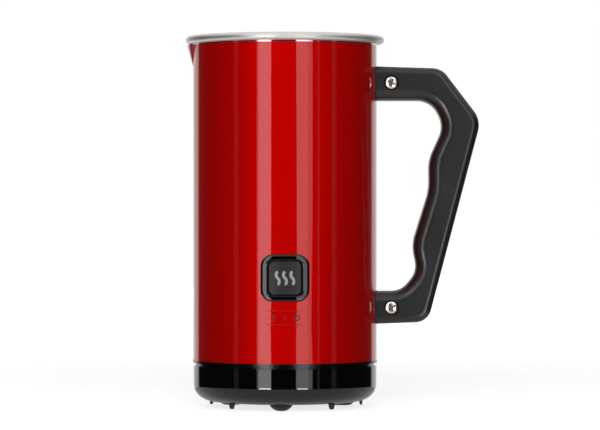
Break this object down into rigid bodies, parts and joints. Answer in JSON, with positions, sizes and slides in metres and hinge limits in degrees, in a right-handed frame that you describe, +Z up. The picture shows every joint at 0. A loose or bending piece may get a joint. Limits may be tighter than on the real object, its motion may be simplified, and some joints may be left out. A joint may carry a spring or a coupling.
{
  "type": "milk frothing jug",
  "caption": "Electric milk frothing jug: round double-walled steel jug with a V pouring lip, a D handle, a front button, a lift-out magnetic whisk and a cordless base contact.",
  "frame": {"origin": "on the table, under the middle of the round body", "axes": "+Z up, -Y out of the button's side, +X towards the handle, -X the pouring lip"},
  "size_m": [0.1432, 0.097, 0.1815],
  "materials": {
    "red_lacquer": "high-gloss lacquer over steel",
    "stainless_steel": "polished and finely brushed",
    "black_satin_plastic": "satin moulded",
    "black_gloss_plastic": "high gloss moulded",
    "symbol_light_guide": "milky, smooth",
    "black_rubber": "matt moulded",
    "nickel_steel": "nickel plated",
    "zinc_steel": "zinc plated",
    "brass": "bright",
    "circuit_board": "solder mask",
    "component_plastic": "moulded",
    "magnet_ferrite": "sintered",
    "cast_aluminium": "cast",
    "element_sheath": "drawn tube"
  },
  "bodies": {
    "jug": {"outer_shell": "red_lacquer", "inner_pot": "stainless_steel", "whisk_post": "stainless_steel", "handle": "black_satin_plastic", "chassis": "black_satin_plastic", "switch_housing": "black_satin_plastic", "motor_end_cap": "black_satin_plastic", "connector_body": "black_satin_plastic", "base_cup": "black_gloss_plastic", "button_bezel": "black_gloss_plastic", "indicator_leds": "symbol_light_guide", "foot_front": "black_rubber", "foot_rear_left": "black_rubber", "foot_rear_right": "black_rubber", "button_seal": "black_rubber", "handle_screws": "nickel_steel", "base_screws": "nickel_steel", "connector_screws": "nickel_steel", "board_screws": "nickel_steel", "chassis_screws": "nickel_steel", "motor_screws": "nickel_steel", "switch_screws": "nickel_steel", "handle_bracket_lower": "zinc_steel", "handle_bracket_upper": "zinc_steel", "motor_plate": "zinc_steel", "lower_standoffs": "zinc_steel", "upper_standoffs": "zinc_steel", "motor_can": "zinc_steel", "connector_pin": "brass", "connector_ring": "brass", "earth_ring": "brass", "motor_bushings": "brass", "switch_board": "circuit_board", "control_board": "circuit_board", "tact_switch": "component_plastic", "board_relay": "component_plastic", "board_capacitors": "component_plastic", "board_transformer": "component_plastic", "board_terminals": "component_plastic", "thermostat": "component_plastic", "wiring_harness": "component_plastic", "motor_magnets": "magnet_ferrite", "motor_brushes": "magnet_ferrite", "heater_plate": "cast_aluminium", "heating_element": "element_sheath", "temperature_sensor": "element_sheath"},
    "button": {"button_cap": "black_satin_plastic", "steam_symbol": "symbol_light_guide"},
    "plunger": {"switch_plunger": "component_plastic"},
    "rotor": {"motor_shaft": "nickel_steel", "motor_armature": "zinc_steel", "motor_windings": "brass", "commutator": "brass", "magnet_carrier": "black_satin_plastic", "drive_magnets": "magnet_ferrite"},
    "whisk_seat": {"whisk_bush": "black_satin_plastic"},
    "whisk": {"whisk_hub": "black_satin_plastic", "whisk_magnets": "magnet_ferrite", "whisk_spring": "stainless_steel"}
  },
  "joints": [
    {"name": "button_press", "type": "slide", "parent": "jug", "child": "button", "axis": [0, 1, 0], "range_m": [0, 0.0008], "stiffness_N_per_m": 1500},
    {"name": "plunger_travel", "type": "slide", "parent": "jug", "child": "plunger", "axis": [0, 1, 0], "range_m": [0, 0.0008]},
    {"name": "motor_spin", "type": "hinge", "parent": "jug", "child": "rotor", "pos_m": [0, 0, 0.05], "axis": [0, 0, 1], "continuous": true},
    {"name": "whisk_lift", "type": "slide", "parent": "jug", "child": "whisk_seat", "axis": [0, 0, 1], "range_m": [0, 0.115]},
    {"name": "whisk_spin", "type": "hinge", "parent": "whisk_seat", "child": "whisk", "pos_m": [0, 0, 0.086], "axis": [0, 0, 1], "continuous": true}
  ],
  "couplings": [
    {"joint": "plunger_travel", "follows": "button_press", "ratio": 1},
    {"joint": "whisk_spin", "follows": "motor_spin", "ratio": 1}
  ]
}
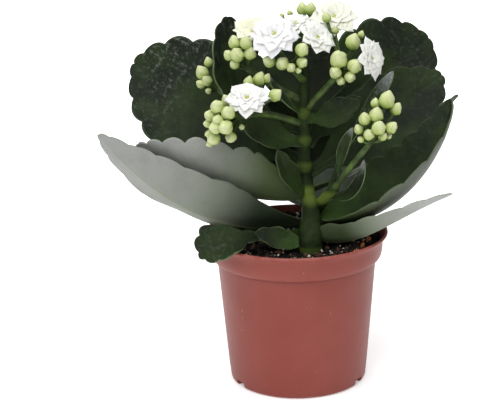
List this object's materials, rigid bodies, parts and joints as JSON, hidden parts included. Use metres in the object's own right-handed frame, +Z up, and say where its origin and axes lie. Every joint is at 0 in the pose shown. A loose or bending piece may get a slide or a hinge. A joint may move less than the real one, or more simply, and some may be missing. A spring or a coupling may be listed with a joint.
{
  "type": "potted kalanchoe plant",
  "caption": "Potted succulent with large scalloped dark green leaves, double white flowers and clustered buds in a plain round plastic nursery pot.",
  "frame": {"origin": "middle of the pot's underside, on the surface it stands on", "axes": "+Z up along the pot's axis, +X to the right of the plant's front, -Y towards its front"},
  "size_m": [0.2051, 0.1456, 0.2195],
  "materials": {
    "pot_plastic": "satin moulded plastic, brownish terracotta",
    "soil_mix": "loose dark potting mix",
    "stem_green": "smooth fleshy stem",
    "leaf_green": "waxy fleshy leaf",
    "bud_green": "smooth fleshy bud",
    "petal_white": "soft matte petal"
  },
  "bodies": {
    "root": {"pot": "pot_plastic", "soil": "soil_mix", "stem": "stem_green", "leaf_upper_left": "leaf_green", "leaf_upright": "leaf_green", "leaf_low_left": "leaf_green", "leaf_left": "leaf_green", "leaf_over_rim": "leaf_green", "leaf_low_right": "leaf_green", "leaf_right": "leaf_green", "leaf_upper_right": "leaf_green", "leaf_mid_right": "leaf_green", "leaf_edge_right": "leaf_green", "leaf_small_right": "leaf_green", "leaf_back_left": "leaf_green", "leaf_back_right": "leaf_green", "leaf_back_top": "leaf_green", "leaf_back_mid": "leaf_green", "leaf_stem_left": "leaf_green", "leaf_stem_right": "leaf_green", "leaf_front_base": "leaf_green", "leaf_shoot_left": "leaf_green", "bract_left": "leaf_green", "bract_long": "leaf_green", "bract_low": "leaf_green", "bract_mid": "leaf_green", "spray_low_left": "bud_green", "spray_back_left": "bud_green", "spray_upper_left": "bud_green", "spray_centre": "bud_green", "spray_top": "bud_green", "spray_upper_right": "bud_green", "spray_low_right": "bud_green", "bloom_front_left": "petal_white", "bloom_upper_left": "petal_white", "bloom_centre": "petal_white", "bloom_back": "petal_white", "bloom_top": "petal_white", "bloom_top_right": "petal_white", "bloom_right": "petal_white"}
  },
  "joints": []
}
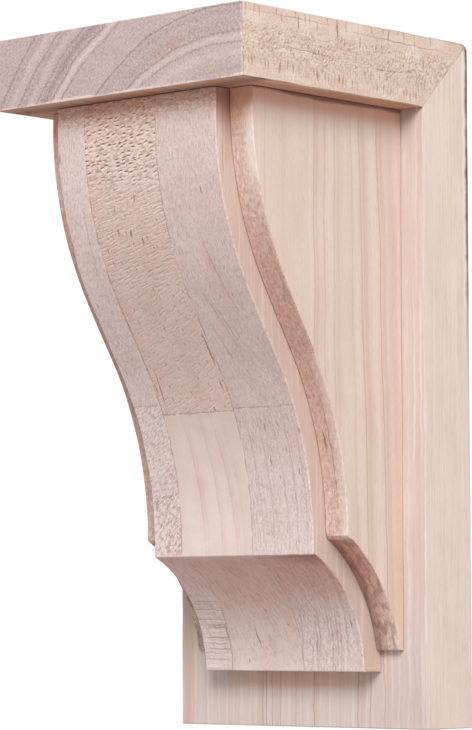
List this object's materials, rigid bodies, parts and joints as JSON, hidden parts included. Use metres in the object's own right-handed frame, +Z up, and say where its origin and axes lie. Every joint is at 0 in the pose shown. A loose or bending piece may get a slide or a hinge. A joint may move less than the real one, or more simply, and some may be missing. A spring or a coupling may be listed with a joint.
{
  "type": "wooden corbel bracket",
  "caption": "Wall corbel of bare pale hardwood: a flat shelf mitred to a back board, carried by an S-shaped block with a hollow cove below its step, between thinner cheeks.",
  "frame": {"origin": "middle of the back face, which lies flat on the wall", "axes": "+X to the right seen from the front, +Y from the front into the wall, +Z up"},
  "size_m": [0.146, 0.1505, 0.3048],
  "materials": {
    "shelf_wood": "bare, sanded",
    "back_wood": "bare, sanded",
    "block_wood": "bare, sawn and sanded",
    "cheek_wood": "bare, sanded"
  },
  "bodies": {
    "root": {"shelf_board": "shelf_wood", "back_board": "back_wood", "centre_block": "block_wood", "left_cheek": "cheek_wood", "right_cheek": "cheek_wood"}
  },
  "joints": []
}
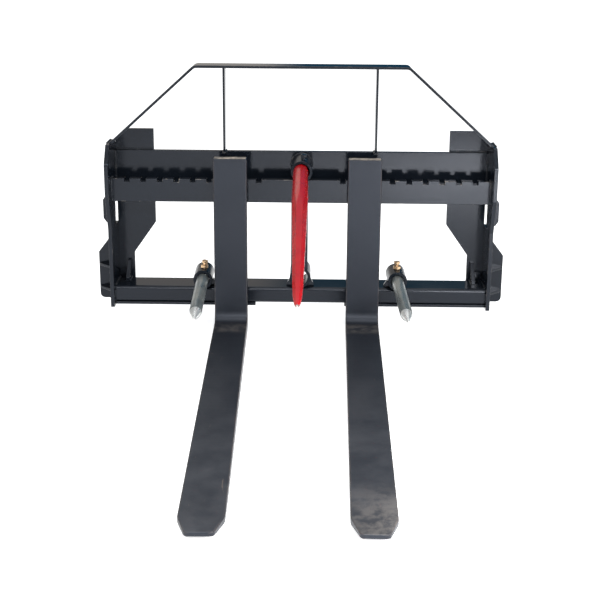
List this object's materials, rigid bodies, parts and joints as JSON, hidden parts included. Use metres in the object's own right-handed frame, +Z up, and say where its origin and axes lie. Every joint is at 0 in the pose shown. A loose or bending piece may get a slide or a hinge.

- _Exercise task_
Copy each line of the entries that includes the word "into".

- _Written reply_
Break this object down into rigid bodies, parts and joints. Answer in JSON, with positions, sizes and slides in metres and hinge limits in degrees, in a right-handed frame that you describe, +Z up. The picture shows every joint at 0. A loose or bending piece may get a joint. Limits may be tighter than on the real object, its motion may be simplified, and some joints may be left out. A joint may carry a spring or a coupling.
  "frame": {"origin": "middle of the back face, which lies flat on the wall", "axes": "+X to the right seen from the front, +Y from the front into the wall, +Z up"},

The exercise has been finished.